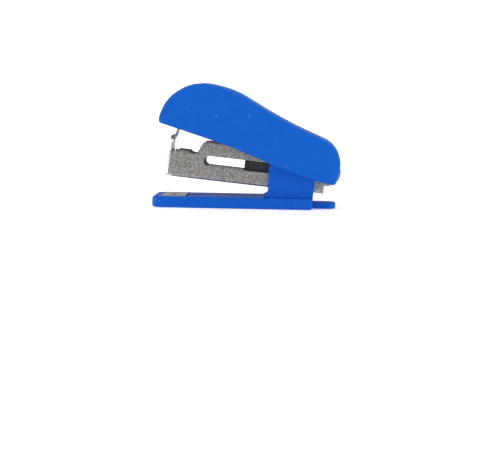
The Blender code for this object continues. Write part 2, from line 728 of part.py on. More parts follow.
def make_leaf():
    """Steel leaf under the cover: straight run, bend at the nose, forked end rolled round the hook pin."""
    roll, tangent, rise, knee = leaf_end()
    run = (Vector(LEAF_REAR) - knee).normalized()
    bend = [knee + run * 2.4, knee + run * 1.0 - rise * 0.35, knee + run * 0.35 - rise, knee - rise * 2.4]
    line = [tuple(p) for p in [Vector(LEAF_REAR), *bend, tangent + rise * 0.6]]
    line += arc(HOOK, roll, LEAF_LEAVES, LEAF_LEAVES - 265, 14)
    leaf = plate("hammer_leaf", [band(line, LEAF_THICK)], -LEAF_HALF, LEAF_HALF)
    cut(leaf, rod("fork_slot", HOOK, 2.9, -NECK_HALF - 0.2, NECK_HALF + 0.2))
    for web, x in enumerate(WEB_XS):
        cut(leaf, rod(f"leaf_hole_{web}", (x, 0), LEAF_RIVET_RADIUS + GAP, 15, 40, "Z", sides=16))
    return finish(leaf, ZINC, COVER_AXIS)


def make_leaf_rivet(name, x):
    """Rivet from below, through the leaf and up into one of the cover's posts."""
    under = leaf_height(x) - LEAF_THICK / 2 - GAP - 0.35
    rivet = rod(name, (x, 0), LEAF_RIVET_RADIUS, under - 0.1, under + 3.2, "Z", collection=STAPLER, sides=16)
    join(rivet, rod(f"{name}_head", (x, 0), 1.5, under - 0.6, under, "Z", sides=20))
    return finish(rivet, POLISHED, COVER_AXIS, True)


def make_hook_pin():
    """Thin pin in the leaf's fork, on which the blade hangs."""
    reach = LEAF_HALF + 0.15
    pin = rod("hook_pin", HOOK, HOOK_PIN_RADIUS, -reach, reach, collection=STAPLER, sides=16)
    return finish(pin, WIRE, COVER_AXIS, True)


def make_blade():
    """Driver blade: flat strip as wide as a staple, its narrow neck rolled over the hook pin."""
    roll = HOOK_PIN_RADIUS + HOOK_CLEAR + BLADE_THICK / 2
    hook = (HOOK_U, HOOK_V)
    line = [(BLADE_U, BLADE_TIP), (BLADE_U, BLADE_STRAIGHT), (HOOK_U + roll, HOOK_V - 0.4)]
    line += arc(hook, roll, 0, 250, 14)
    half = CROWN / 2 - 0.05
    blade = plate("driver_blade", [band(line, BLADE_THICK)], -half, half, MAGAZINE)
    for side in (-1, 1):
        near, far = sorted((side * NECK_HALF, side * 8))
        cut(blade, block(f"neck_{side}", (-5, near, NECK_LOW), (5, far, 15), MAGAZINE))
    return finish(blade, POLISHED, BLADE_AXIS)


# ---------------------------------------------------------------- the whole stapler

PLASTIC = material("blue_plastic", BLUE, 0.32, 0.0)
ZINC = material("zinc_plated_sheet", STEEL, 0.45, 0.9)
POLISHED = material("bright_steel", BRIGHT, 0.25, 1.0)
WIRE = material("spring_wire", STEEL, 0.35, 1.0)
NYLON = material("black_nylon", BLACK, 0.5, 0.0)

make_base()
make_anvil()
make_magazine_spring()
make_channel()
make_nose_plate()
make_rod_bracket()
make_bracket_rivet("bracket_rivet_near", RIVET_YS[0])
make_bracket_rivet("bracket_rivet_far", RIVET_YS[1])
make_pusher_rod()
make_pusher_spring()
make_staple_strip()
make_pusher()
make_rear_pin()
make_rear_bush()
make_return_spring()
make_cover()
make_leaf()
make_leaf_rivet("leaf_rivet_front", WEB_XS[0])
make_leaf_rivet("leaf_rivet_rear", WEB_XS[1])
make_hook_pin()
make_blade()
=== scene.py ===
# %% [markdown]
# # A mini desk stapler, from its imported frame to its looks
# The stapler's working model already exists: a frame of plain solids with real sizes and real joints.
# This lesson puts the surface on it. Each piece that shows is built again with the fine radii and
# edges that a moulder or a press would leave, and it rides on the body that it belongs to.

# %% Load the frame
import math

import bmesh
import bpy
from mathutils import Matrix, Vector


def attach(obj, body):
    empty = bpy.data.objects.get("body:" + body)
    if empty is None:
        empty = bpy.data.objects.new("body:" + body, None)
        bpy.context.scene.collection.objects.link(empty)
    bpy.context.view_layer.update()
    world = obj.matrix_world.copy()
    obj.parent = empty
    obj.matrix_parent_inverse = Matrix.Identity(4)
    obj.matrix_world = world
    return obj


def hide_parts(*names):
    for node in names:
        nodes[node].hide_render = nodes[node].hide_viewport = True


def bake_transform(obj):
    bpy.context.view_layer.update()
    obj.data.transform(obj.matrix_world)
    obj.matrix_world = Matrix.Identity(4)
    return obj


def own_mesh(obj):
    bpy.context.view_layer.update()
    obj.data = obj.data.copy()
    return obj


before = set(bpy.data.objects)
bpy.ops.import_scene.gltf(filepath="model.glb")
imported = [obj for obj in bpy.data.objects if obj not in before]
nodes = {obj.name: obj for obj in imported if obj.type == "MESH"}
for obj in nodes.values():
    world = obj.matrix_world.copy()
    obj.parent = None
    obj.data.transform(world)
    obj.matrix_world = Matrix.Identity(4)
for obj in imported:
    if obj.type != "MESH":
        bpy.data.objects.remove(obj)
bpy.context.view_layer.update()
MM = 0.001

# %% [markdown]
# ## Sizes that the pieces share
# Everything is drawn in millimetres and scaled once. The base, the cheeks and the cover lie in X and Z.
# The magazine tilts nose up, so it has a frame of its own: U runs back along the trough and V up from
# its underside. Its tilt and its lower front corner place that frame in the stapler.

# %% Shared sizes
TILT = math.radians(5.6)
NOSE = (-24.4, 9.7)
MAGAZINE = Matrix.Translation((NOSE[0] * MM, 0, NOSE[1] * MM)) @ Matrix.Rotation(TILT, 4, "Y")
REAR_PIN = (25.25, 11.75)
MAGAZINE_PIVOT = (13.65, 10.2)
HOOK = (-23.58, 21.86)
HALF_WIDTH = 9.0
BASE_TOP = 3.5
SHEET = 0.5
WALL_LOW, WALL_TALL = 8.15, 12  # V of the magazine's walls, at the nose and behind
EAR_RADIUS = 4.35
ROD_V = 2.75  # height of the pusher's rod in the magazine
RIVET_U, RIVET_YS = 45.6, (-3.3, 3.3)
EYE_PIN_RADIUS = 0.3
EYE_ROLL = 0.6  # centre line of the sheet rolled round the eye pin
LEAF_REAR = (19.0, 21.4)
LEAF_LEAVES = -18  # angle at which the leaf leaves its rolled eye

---

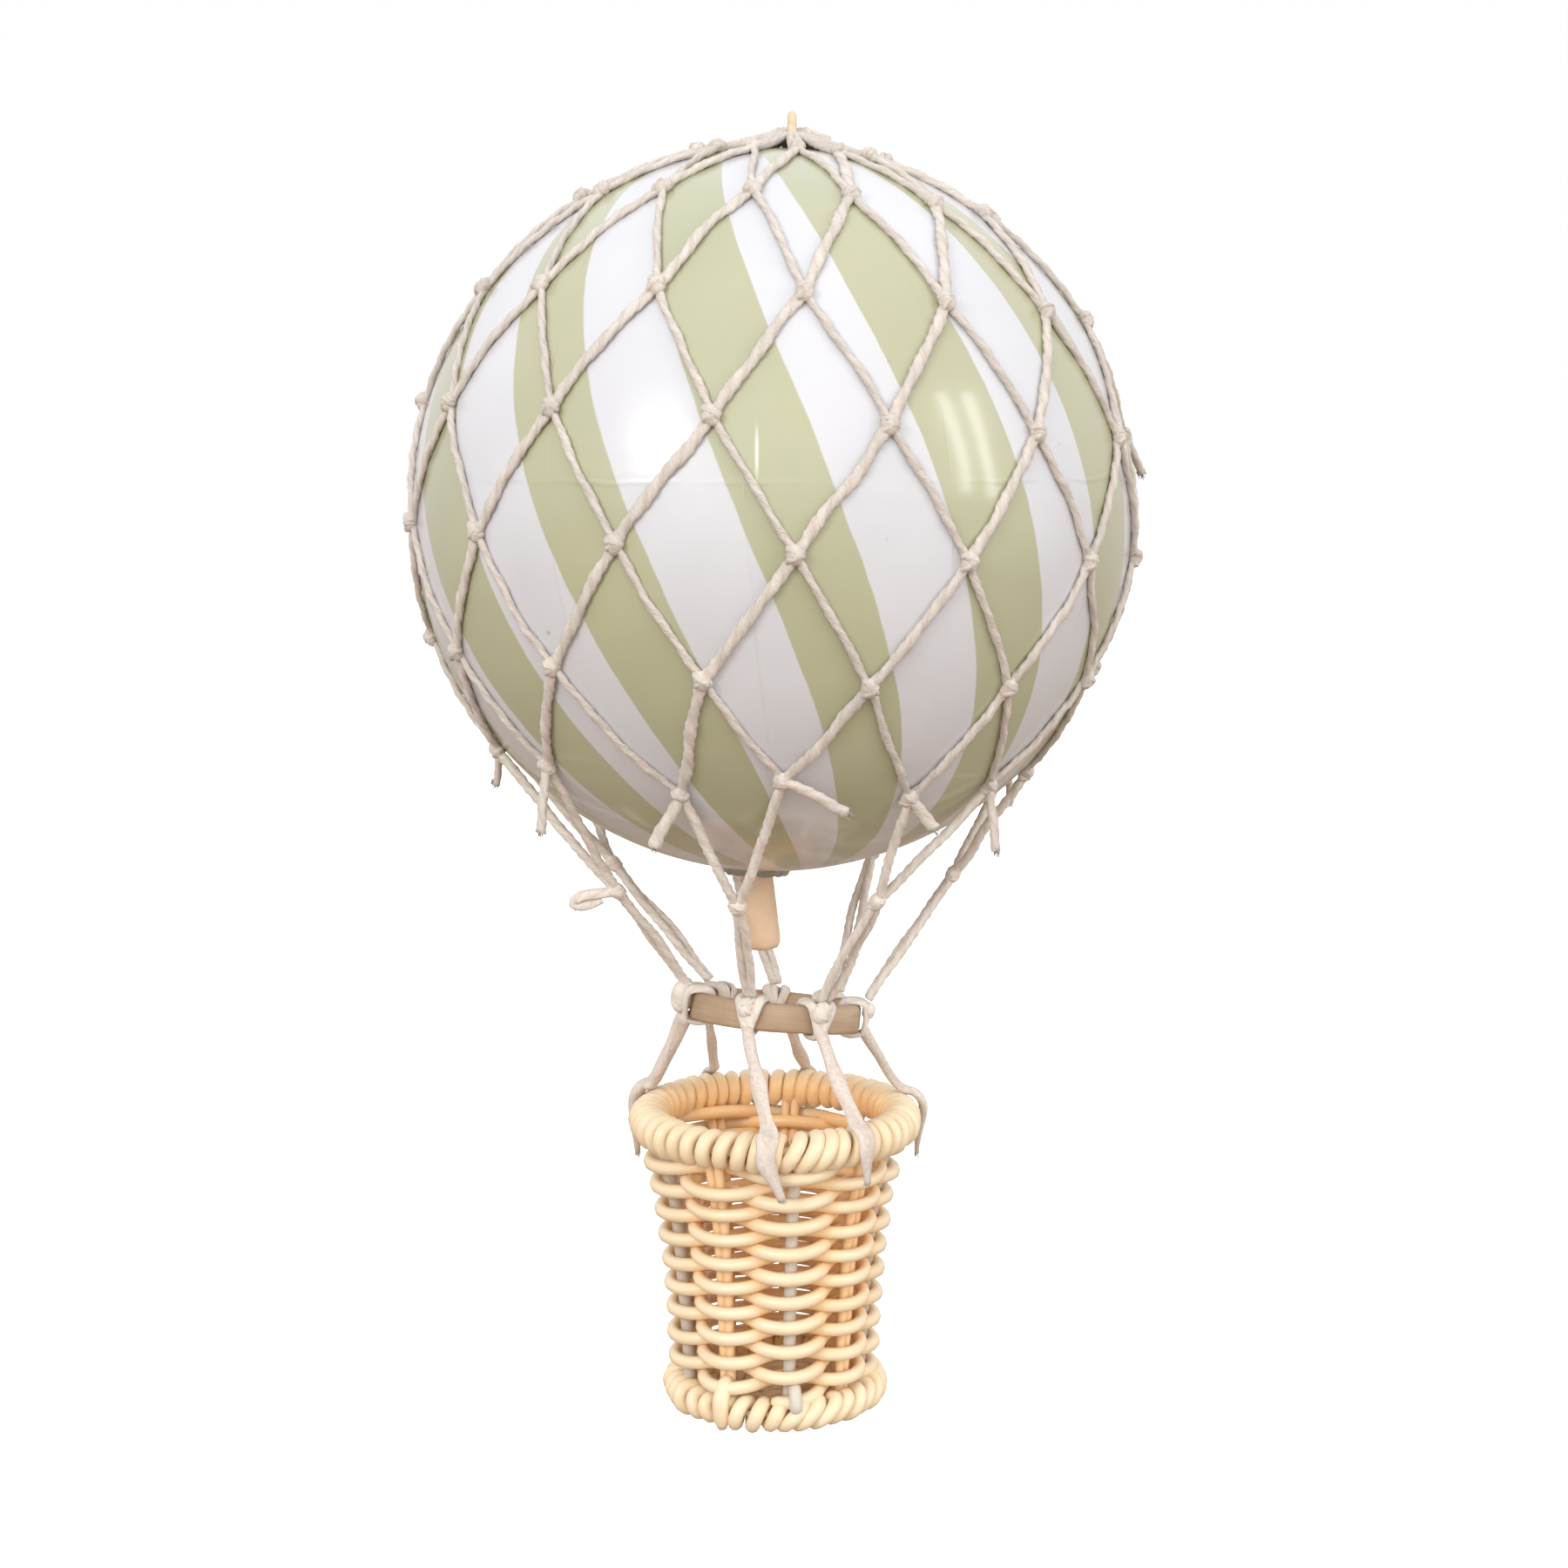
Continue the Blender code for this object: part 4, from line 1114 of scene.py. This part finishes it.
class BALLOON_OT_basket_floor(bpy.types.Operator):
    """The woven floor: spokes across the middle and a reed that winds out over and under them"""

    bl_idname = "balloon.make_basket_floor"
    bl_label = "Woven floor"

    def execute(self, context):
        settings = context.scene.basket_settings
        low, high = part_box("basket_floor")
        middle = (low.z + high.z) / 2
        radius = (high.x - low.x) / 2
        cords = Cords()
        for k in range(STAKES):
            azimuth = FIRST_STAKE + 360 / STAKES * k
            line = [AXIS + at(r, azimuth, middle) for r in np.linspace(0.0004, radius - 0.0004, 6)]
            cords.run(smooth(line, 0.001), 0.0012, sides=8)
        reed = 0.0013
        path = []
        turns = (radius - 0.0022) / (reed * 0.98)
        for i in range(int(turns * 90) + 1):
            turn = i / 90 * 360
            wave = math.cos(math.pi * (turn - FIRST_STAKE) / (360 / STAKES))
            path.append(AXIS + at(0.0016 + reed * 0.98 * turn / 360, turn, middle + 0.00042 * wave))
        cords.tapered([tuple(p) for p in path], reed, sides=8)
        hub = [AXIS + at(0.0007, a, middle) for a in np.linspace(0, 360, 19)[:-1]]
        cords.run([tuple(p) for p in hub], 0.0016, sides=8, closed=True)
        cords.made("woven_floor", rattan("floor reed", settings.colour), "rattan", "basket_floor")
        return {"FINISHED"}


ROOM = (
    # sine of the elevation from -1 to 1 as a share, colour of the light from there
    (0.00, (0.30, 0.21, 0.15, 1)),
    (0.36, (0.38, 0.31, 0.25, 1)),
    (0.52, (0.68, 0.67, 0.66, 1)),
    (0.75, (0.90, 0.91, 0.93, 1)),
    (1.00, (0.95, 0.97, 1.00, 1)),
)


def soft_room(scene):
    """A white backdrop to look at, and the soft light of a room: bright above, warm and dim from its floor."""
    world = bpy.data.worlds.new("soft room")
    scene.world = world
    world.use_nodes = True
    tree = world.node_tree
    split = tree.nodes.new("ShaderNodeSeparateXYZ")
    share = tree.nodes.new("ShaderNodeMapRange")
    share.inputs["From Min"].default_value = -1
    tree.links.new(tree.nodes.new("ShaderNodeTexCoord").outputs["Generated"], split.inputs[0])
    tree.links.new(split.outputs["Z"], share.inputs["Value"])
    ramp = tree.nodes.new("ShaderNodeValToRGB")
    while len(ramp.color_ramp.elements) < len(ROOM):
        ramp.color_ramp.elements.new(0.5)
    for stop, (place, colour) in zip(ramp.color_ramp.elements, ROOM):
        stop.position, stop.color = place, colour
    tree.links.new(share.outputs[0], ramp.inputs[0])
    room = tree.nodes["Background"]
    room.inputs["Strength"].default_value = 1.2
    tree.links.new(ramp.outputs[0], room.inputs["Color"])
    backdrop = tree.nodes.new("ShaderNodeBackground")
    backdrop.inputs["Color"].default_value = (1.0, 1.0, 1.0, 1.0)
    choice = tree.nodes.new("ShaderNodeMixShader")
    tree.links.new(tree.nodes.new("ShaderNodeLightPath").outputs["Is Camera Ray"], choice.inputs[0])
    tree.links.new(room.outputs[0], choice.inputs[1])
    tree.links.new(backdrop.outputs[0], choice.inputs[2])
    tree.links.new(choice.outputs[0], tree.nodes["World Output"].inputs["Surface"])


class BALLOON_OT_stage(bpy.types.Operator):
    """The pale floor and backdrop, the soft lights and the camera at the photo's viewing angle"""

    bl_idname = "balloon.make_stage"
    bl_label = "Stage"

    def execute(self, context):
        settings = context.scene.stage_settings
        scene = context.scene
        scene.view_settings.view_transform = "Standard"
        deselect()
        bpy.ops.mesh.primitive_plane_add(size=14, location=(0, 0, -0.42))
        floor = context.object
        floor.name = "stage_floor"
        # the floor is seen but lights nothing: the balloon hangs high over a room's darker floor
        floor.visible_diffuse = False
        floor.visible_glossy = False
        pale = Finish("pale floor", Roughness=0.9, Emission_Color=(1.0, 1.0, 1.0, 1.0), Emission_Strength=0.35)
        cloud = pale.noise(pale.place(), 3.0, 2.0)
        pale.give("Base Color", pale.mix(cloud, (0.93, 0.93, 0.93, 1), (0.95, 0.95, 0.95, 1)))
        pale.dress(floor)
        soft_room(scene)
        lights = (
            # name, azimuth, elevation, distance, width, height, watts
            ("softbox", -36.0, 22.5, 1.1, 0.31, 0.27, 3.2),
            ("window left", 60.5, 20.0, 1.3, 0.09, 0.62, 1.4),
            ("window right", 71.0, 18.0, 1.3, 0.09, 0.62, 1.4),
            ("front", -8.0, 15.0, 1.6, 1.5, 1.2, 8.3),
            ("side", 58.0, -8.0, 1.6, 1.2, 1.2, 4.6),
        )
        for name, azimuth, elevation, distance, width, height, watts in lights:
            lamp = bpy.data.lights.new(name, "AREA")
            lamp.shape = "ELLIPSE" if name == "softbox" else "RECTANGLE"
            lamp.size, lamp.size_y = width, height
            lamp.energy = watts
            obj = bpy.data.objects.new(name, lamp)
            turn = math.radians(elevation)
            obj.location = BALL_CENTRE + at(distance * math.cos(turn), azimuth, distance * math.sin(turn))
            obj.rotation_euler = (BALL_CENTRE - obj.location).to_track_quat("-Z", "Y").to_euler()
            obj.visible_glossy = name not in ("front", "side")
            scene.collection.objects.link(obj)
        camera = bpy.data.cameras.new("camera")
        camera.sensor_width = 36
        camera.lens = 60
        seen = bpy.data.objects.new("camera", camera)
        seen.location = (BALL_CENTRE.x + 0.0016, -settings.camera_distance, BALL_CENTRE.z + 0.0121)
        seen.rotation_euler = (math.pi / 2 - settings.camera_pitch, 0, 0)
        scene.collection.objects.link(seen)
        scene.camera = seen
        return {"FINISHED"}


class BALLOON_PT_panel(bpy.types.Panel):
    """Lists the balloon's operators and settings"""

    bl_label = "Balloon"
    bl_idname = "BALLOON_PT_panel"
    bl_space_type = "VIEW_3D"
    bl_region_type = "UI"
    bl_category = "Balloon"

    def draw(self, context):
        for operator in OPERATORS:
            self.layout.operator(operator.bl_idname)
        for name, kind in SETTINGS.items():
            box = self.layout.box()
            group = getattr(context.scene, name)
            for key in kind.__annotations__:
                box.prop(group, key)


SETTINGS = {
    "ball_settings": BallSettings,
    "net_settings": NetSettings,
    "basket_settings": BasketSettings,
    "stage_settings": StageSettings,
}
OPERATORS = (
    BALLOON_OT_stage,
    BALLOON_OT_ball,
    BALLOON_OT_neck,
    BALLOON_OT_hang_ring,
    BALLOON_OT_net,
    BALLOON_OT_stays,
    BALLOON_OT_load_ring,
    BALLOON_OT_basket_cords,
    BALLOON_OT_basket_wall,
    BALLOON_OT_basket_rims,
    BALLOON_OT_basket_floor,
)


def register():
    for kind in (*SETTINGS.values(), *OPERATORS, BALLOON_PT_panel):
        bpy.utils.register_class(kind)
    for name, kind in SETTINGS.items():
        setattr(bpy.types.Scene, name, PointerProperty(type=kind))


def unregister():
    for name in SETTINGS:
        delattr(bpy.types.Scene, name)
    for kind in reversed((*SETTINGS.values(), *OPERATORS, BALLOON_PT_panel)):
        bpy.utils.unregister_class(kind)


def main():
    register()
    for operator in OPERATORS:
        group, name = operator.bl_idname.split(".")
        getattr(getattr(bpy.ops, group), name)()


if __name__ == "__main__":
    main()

---

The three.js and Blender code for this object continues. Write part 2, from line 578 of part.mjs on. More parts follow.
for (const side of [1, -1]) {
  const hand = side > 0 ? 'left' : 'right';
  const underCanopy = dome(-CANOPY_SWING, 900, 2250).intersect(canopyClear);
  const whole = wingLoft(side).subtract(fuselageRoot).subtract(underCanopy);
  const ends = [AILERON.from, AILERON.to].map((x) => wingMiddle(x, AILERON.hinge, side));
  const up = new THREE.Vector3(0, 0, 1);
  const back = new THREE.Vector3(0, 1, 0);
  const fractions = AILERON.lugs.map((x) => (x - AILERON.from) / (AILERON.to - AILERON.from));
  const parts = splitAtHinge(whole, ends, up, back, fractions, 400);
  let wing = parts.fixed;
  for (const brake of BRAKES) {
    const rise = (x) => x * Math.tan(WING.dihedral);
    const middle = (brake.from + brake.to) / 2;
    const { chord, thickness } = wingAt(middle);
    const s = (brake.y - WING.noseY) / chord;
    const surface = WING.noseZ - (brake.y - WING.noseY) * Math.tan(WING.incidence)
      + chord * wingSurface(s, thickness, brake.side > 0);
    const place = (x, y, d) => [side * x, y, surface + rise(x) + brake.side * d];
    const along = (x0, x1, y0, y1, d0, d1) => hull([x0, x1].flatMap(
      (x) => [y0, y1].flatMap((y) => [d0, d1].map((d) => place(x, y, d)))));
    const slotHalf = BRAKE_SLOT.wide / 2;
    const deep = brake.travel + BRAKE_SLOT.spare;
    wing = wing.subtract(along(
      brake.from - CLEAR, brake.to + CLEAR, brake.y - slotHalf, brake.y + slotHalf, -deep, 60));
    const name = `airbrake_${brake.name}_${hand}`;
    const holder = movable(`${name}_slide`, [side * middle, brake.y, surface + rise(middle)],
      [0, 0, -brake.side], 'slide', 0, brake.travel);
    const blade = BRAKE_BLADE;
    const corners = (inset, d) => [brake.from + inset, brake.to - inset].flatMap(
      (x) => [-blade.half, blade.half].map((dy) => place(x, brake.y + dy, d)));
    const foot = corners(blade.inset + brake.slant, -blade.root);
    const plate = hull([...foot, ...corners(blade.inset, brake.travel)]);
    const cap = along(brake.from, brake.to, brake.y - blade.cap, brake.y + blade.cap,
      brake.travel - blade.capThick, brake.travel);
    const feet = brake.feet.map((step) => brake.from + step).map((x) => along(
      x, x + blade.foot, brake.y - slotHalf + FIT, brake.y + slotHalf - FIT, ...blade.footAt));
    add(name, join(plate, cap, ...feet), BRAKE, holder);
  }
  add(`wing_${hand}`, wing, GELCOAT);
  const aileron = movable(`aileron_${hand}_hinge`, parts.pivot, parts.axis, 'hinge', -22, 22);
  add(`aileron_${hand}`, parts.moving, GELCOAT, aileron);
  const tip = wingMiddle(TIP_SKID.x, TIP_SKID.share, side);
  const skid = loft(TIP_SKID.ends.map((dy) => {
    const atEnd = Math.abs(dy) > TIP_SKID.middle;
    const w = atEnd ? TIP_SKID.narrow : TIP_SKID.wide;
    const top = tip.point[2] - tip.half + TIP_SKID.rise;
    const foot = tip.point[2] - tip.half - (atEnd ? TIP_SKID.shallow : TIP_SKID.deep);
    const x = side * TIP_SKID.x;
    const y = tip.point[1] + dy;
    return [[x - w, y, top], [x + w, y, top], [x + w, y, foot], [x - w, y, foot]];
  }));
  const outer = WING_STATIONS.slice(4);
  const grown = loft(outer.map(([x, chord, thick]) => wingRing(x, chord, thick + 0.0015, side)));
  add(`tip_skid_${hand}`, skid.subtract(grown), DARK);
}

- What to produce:
Copy out only the lines above from the one with "BLUE, 0.32, 0.0)" to the one with "imported = [obj", inclusive, exactly as they stand.

- Finished answer:
PLASTIC = material("blue_plastic", BLUE, 0.32, 0.0)
ZINC = material("zinc_plated_sheet", STEEL, 0.45, 0.9)
POLISHED = material("bright_steel", BRIGHT, 0.25, 1.0)
WIRE = material("spring_wire", STEEL, 0.35, 1.0)
NYLON = material("black_nylon", BLACK, 0.5, 0.0)

make_base()
make_anvil()
make_magazine_spring()
make_channel()
make_nose_plate()
make_rod_bracket()
make_bracket_rivet("bracket_rivet_near", RIVET_YS[0])
make_bracket_rivet("bracket_rivet_far", RIVET_YS[1])
make_pusher_rod()
make_pusher_spring()
make_staple_strip()
make_pusher()
make_rear_pin()
make_rear_bush()
make_return_spring()
make_cover()
make_leaf()
make_leaf_rivet("leaf_rivet_front", WEB_XS[0])
make_leaf_rivet("leaf_rivet_rear", WEB_XS[1])
make_hook_pin()
make_blade()
=== scene.py ===
# %% [markdown]
# # A mini desk stapler, from its imported frame to its looks
# The stapler's working model already exists: a frame of plain solids with real sizes and real joints.
# This lesson puts the surface on it. Each piece that shows is built again with the fine radii and
# edges that a moulder or a press would leave, and it rides on the body that it belongs to.

# %% Load the frame
import math

import bmesh
import bpy
from mathutils import Matrix, Vector


def attach(obj, body):
    empty = bpy.data.objects.get("body:" + body)
    if empty is None:
        empty = bpy.data.objects.new("body:" + body, None)
        bpy.context.scene.collection.objects.link(empty)
    bpy.context.view_layer.update()
    world = obj.matrix_world.copy()
    obj.parent = empty
    obj.matrix_parent_inverse = Matrix.Identity(4)
    obj.matrix_world = world
    return obj


def hide_parts(*names):
    for node in names:
        nodes[node].hide_render = nodes[node].hide_viewport = True


def bake_transform(obj):
    bpy.context.view_layer.update()
    obj.data.transform(obj.matrix_world)
    obj.matrix_world = Matrix.Identity(4)
    return obj


def own_mesh(obj):
    bpy.context.view_layer.update()
    obj.data = obj.data.copy()
    return obj


before = set(bpy.data.objects)
bpy.ops.import_scene.gltf(filepath="model.glb")
imported = [obj for obj in bpy.data.objects if obj not in before]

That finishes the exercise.